I have been doing some reading for my undergraduate thesis, which looks at the role of credit-supply shocks in the Spain during its housing boom and bust, and I came across some interesting thoughts from Bob Hall. Commenting on research by Alan Auerbach and Yuriy Gorodnichenko, Hall makes some useful points that contradict a lot of the received wisdom about the efficacy of fiscal policy:
I conclude that the chapter uncovers a proposition of great importance in macroeconomics—that the response to government purchases is substantially greater in weak economies than in strong ones. The finding is a true challenge to current thinking. The first thing to clear away is that the finding has little to do with the current thought that the multiplier is much higher when the interest rate is at its lower bound of zero…Standard macro models have labor and product supply functions that are close to linear over the range of activity in the OECD post-1960 sample. The simple idea that output and employment are constrained at full employment is not reflected in any modern model that I know of. [Bolding is by me, not Hall.]
On the economics blogosphere, the “current thought” is also that, because monetary policy is in certain respects (that is, if only by social convention) constrained when the policy rate hits zero, fiscal policy becomes discontinuously powerful at the zero lower bound. Once the policy rate is a quarter of a percentage point, time to turn off fiscal policy, one might infer. Scott Sumner is one of the clearest and most persuasive exponents of this view—see here, for instance.
I thank Evan for calling me “persuasive”, but there are days when I feel like I’m not making any headway. Just to reiterate, here are my basic views:
1. There is no such thing as “the” multiplier, in the sense of it being a deep parameter. It depends on how monetary policy responds. It’s an empirical question, and “the” multiplier may be time-varying.
2. If monetary policy is optimal, there will be no demand-side multiplier effects, even at the zero bound. (There may be supply-side effects.) When Evan refers to “this view”, he means that I don’t favor fiscal stimulus at positive rates, not that I do favor it at zero rates.
3. Previous studies suggesting a positive multiplier at the zero bound are marred by the inclusion of countries with and without monetary offset (with the eurozone being a particularly significant problem).
4. There was no fiscal multiplier effect when the Federal government suddenly reduced the deficit from $1060 billion in calendar 2012 to $560 billion in 2013, despite predictions to the contrary by over 350 Keynesian economists.

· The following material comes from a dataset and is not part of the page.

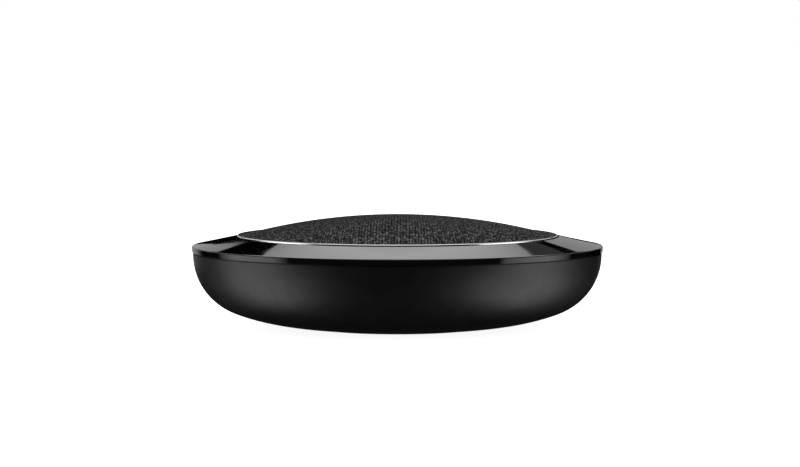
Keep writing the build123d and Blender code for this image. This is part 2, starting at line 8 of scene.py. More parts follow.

I took a look at the Alan Auerbach and Yuriy Gorodnichenko paper, as well as Robert Hall’s comments. I see two potential problems:
1. The empirical results seem quite weak to me, unless I’m missing something. Hall says:
Their point estimate is that one added dollar of government purchases results in about $3.50 of added GDP when the economy is weak, with a 90% confidence interval running from 0.6 to 6.3.
I’m very weak at econometrics, but this doesn’t seem at all persuasive to me. I’ve always thought the standard 95% confidence interval is way too lenient, and helps explain all the bogus studies that cannot be reproduced. It’s an invitation to data mining. So why did they use the 90% confidence interval, instead of the already lenient 95%? Perhaps because at 95% the interval would include zero. In other words there would appear to be no statistically significant evidence of any multiplier effect.
2. Let’s say I’m wrong about the econometrics (quite possible.) My other concern is that I don’t see any evidence that they discriminated between countries with and without independent monetary policies (no list of countries was included). In other words, they should have excluded countries under fixed exchange rate regimes, as well as those in a single currency like the eurozone. Studies by people like Mark Sadowski, Kevin Erdmann, and also Benn Steil and Dinah Walker, suggest that when the data is limited to countries with an independent monetary policy, then the multiplier effect seems to nearly vanish, at least during the recent recession.
I don’t want to sound too dogmatic here. I have no doubt that WWII military spending caused measured RGDP to rise (although consumption and living standards fell.) So it’s possible that this paper did correctly find a positive multiplier. But I am not convinced that the Auerbach/Gorodnichenko paper has established a positive multiplier for countries with independent monetary policy regimes.
As they say, “more research is needed.”